L'avocat général, François-Louis Coste s'est ainsi dit "choqué" face à certaines lacunes de l'enquête : des témoins-clé des troubles psychiques de la jeune fille au sein de son collège, où elle faisait des malaises, ne mangeait plus rien, n'ont pas été entendus. De rares amies ont été entendues, ainsi qu'un seul garçon, alors que la Commission de révision, qui a annulé la condamnation en avril 2010, dira par la suite que l'adolescente avait subi "des humiliations, notamment de nature sexuelle, de la part de camarades du collège".

 

Me Eric Dupond-Moretti, l’un des deux défenseurs de Loïc Sécher, a de son côté crié au "scandale absolu" quant aux conditions dans lesquelles s'était déroulée la garde à vue de Loïc Sécher, "contraires au respect élémentaire des droits de la défense", a estimé le ténor du barreau, spécialisé dans les procès d’assise.

 

La cour d’assises a également entendu Loïc Sécher. "J'ai toujours clamé mon innocence", a rappelé l’accusé, aujourd’hui âgé de 50 ans. "Je vis cette nouvelle épreuve avec beaucoup d'émotion, surtout avec le rappel des faits", a-t-il ajouté, en évoquant la mémoire de son père, décédé en début d'année, qui avait pleuré lorsqu'il avait été condamné.

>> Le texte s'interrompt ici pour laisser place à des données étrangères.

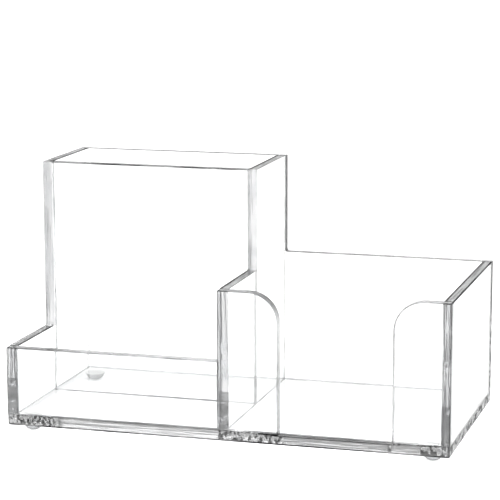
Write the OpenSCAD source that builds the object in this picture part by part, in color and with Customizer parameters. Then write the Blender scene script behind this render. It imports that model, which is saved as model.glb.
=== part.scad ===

Puis, évoquant le début des années 2000 : "j'ai ressenti de la fatigue, j'avais un problème d'identité sexuelle, j'avais de la peine à assumer mon homosexualité", a-t-il dit. "Dans un milieu rural ça ne passe pas toujours bien..."

 

"Nous sommes deux victimes"

 

Il a aussi indiqué avoir été dépressif, avoir trop bu, et fumé du cannabis. "Alcoolisé, dépressif, homosexuel, ayant fumé des joints" : autant d'éléments de nature à alimenter une machine à "forger une culpabilité", a embrayé Me Eric Dupond-Moretti.

 

A la sortie de l’audience, Loïs Sécher s’est dit "serein". "J’attends que la justice reconnaisse mon innocence", a-t-il assuré, avant d’avoir une pensée pour son accusatrice : "Je pense que nous sommes deux victimes. J’ai beaucoup de compassion pour elle, et j’espère qu’elle comme moi on pourra se reconstruire le plus vite après cette épreuve."

 

En matière criminelle, Loïc Sécher est seulement le septième condamné depuis 1945 à avoir obtenu une révision de son procès. Les six autres ont tous fini par arracher l'acquittement.